╭─ PROVIDED RECORDS

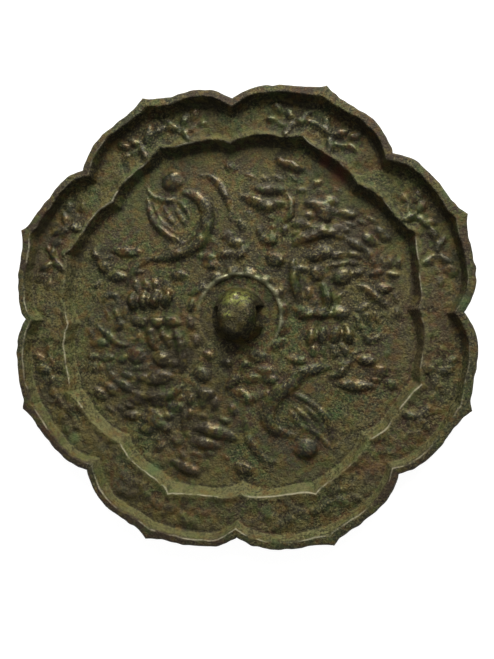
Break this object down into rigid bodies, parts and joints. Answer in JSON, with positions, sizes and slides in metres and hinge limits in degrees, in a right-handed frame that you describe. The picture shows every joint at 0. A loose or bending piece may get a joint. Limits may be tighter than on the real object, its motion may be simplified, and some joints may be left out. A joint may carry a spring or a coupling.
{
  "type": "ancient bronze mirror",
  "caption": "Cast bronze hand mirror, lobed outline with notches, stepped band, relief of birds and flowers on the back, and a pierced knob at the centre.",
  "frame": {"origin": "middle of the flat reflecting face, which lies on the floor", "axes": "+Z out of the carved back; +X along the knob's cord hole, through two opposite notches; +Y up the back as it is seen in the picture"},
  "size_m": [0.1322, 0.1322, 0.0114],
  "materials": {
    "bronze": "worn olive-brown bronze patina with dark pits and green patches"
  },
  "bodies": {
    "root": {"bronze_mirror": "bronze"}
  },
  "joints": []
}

╰─
╭─ PROVIDED RECORDS

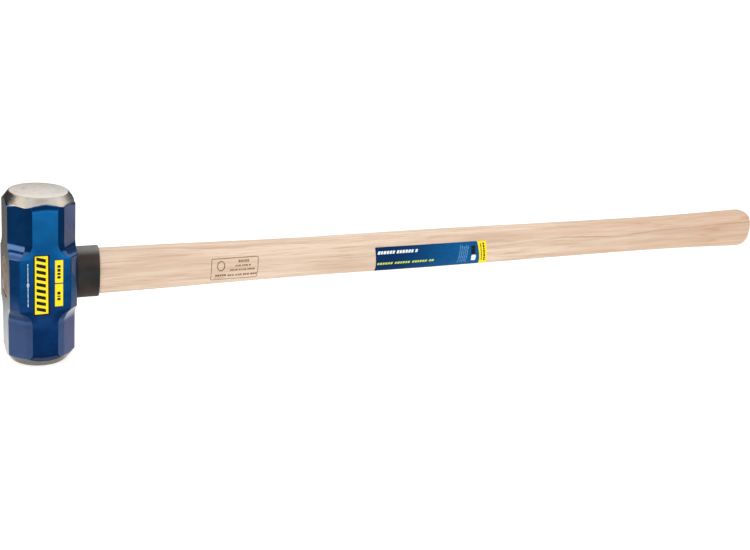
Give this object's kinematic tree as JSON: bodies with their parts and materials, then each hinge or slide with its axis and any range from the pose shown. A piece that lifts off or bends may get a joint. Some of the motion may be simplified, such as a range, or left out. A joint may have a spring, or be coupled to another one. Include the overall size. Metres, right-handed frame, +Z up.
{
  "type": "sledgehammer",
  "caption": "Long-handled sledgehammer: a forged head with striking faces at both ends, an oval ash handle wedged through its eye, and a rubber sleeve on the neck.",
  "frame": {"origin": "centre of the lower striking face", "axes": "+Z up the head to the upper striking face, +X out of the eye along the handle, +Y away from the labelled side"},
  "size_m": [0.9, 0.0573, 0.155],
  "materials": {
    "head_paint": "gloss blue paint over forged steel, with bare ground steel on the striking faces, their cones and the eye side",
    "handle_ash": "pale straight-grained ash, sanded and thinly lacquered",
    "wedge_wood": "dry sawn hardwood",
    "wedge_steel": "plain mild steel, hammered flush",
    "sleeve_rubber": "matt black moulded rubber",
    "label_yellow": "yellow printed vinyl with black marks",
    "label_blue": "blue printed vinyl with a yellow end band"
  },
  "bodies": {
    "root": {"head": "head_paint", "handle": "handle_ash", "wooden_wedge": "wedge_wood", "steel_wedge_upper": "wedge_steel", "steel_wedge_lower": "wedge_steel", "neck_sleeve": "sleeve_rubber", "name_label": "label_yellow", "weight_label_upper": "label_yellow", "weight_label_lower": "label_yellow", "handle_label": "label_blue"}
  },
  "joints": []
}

╰─

_WRITTEN REQUEST_
Extract all lines containing the word "from".

_THE ANSWER_
Give this object's kinematic tree as JSON: bodies with their parts and materials, then each hinge or slide with its axis and any range from the pose shown. A piece that lifts off or bends may get a joint. Some of the motion may be simplified, such as a range, or left out. A joint may have a spring, or be coupled to another one. Include the overall size. Metres, right-handed frame, +Z up.
  "frame": {"origin": "centre of the lower striking face", "axes": "+Z up the head to the upper striking face, +X out of the eye along the handle, +Y away from the labelled side"},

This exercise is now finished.